Now if we do include the hypercube constraint how does my solution change? Is that were the "penalty function method" come into place?
https://discuss.pytorch.org/t/how-does-one-implement-adversarial-examples-in-pytorch/15668
This is how i did it. Hope that helps you.
#!/usr/bin/env python3
# -*- coding: utf-8 -*-
"""
Created on Sat Nov 18 12:39:16 2016
@author: manojacharya
"""
import torch
import torch.nn as nn
from torch.autograd import Variable
from torchvision import models,transforms
import numpy as np
from scipy.misc import imread, imresize
import os
import matplotlib.pyplot as plt
import torch.nn.functional as F
import json
normalize = transforms.Normalize(mean=[0.485, 0.456, 0.406],
std=[0.229, 0.224, 0.225])
transform = transforms.Compose(
[transforms.ToTensor(),
normalize])
def imshow(inp, title=None):
"""Imshow for Tensor."""
plt.figure()
inp = inp.data[0]
inp = inp.numpy().transpose((1, 2, 0))
mean = np.array([0.485, 0.456, 0.406])
std = np.array([0.229, 0.224, 0.225])
inp = std * inp + mean
plt.imshow(inp)
plt.axis('off')
if title is not None:
plt.title(title)
with open('imagenet.json') as f:
imagenet_labels = json.load(f)
# In[model]:
model = models.vgg16(pretrained=True)
for param in model.parameters():
param.requires_grad = False
def predict(img):
pred_raw = model(img)
pred = F.softmax(pred_raw)
_,indices = torch.topk(pred,k=1)
for ind in indices.data.numpy().ravel():
print ("%.2f%% , class: %s , %s" %(100*pred.data[0][ind],str(ind),imagenet_labels[ind]))
# In[image ]:
peppers = imread("dog.jpg")
img = imresize(peppers,(224,224))
imgtensor = transform(img)
imgvar = Variable(imgtensor.unsqueeze(0),requires_grad=False)

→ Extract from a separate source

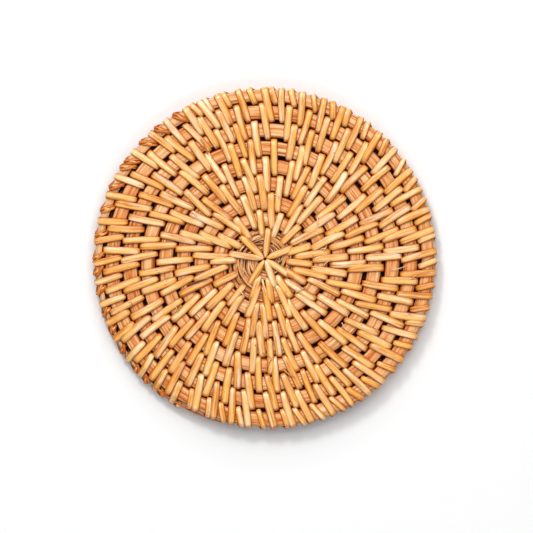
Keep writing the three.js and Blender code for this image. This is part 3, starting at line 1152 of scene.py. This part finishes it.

imgvard = Variable(imgtensor.unsqueeze(0),requires_grad=True)
optimizer = torch.optim.Adam([imgvard], lr = 0.1)
loss_fn = nn.CrossEntropyLoss()
label = torch.LongTensor(1)
#classify the object as this label
label[0] = 80
label = Variable(label)
eps = 2/255.0
#%%
Nepochs = 50
print ("Starting ...........",predict(imgvar))
for epoch in range(Nepochs):
optimizer.zero_grad()
pred_raw = model(imgvard)
loss = loss_fn(pred_raw,label)
diff = imgvard.data - imgvar.data
imgvard.data = torch.clamp(torch.abs(diff),max=eps) + imgvar.data
loss.backward()
optimizer.step()
print('epoch: {}/{}, loss: {}'.format(
epoch + 1,Nepochs, loss.data[0]))
predict(imgvard)
print('Finished Training')
#%%
imshow(imgvard)
#%%
plt.figure()
diffimg = diff[0].numpy()
diffimg = diffimg.transpose((1,2,0))
plt.imshow(diffimg)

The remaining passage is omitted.